А Давид Самойлов, тогда тоже учившийся в ИФЛИ, так отзывался об этом споре, актуальность которого не исчезла и сегодня: «Спор имел множество аспектов: и борьба против вульгарно-социологических схем, и борьба „классического“ реализма против революционного, а заодно и реакционного, модернизма. Время поворачивало к классике, к традиции, к почвенной истории. Тенденция это только что обозначилась и в том первично-обозначенном виде привлекала многие горячие и ищущие умы. Лифшиц, в сущности, брал за основу гегельянскую схему развития искусства. Об этом было страшно подумать даже его противникам. Да они, наверное, куда слабей были подкованы философски. К тому же Лифшиц гегельянскую схему искусно завернул в марксизм, да и спроси его, в ту пору искренне считал себя марксистом, автором основополагающего сборника „Маркс и Энгельс об искусстве“, где ранний Маркс (левогегельянский) разумно сочетался с поздним Энгельсом, сторонником реализма и „типических обстоятельств“. Борьба с модернизмом, к которому примыкала вся основная западная, а во многом и русская литература 20–30-х годов, была первым становлением нынешней „традиционалистской“ и даже „почвеннической“ эстетики».

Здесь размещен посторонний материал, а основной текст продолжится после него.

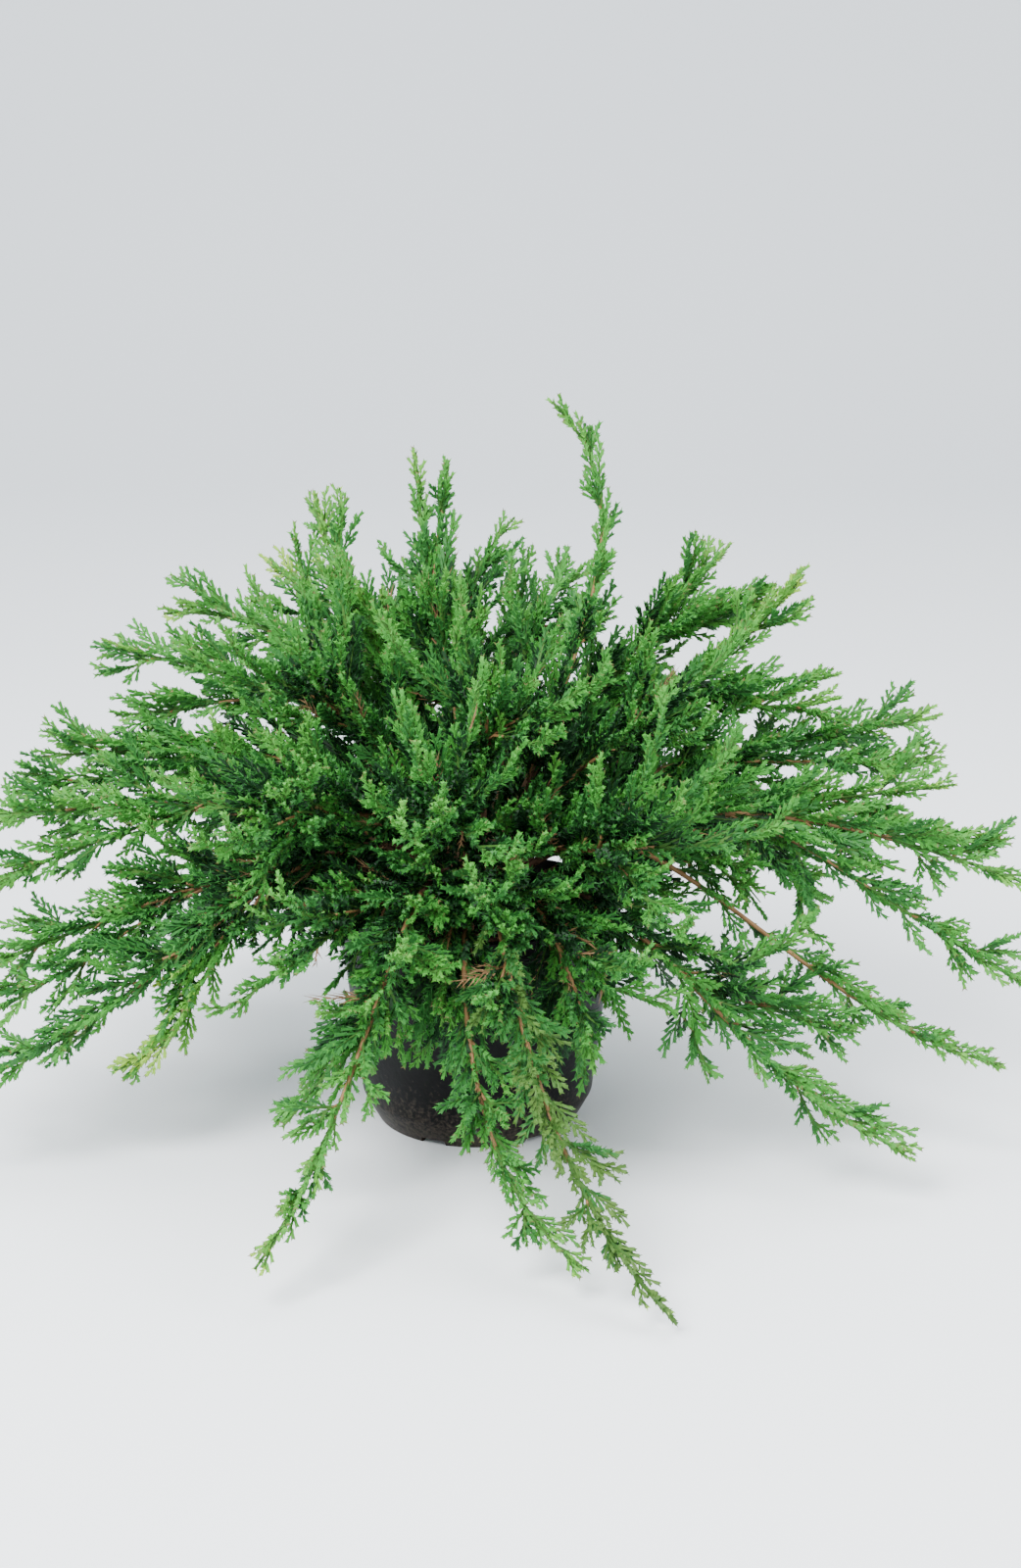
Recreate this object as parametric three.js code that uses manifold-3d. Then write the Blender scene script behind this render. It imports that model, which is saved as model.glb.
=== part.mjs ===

ИФЛИ просуществовал до конца 1941 года, а после войны «растворился» в историческом и философском факультетах МГУ и Литературном институте. Власть, конечно, не хотела той «неуютности» для себя, что проистекала из существования этого элитарного «вольнодумного» учебного заведения, своего рода советского Гарварда. Но дело было в том, что полем борьбы в холодном противостоянии с Западом была определена по большей части только одна сфера науки – естественно-техническая, что диктовалось строительством ракетно-ядерной мощи государства. Гуманитарным наукам оставили традиционную колею.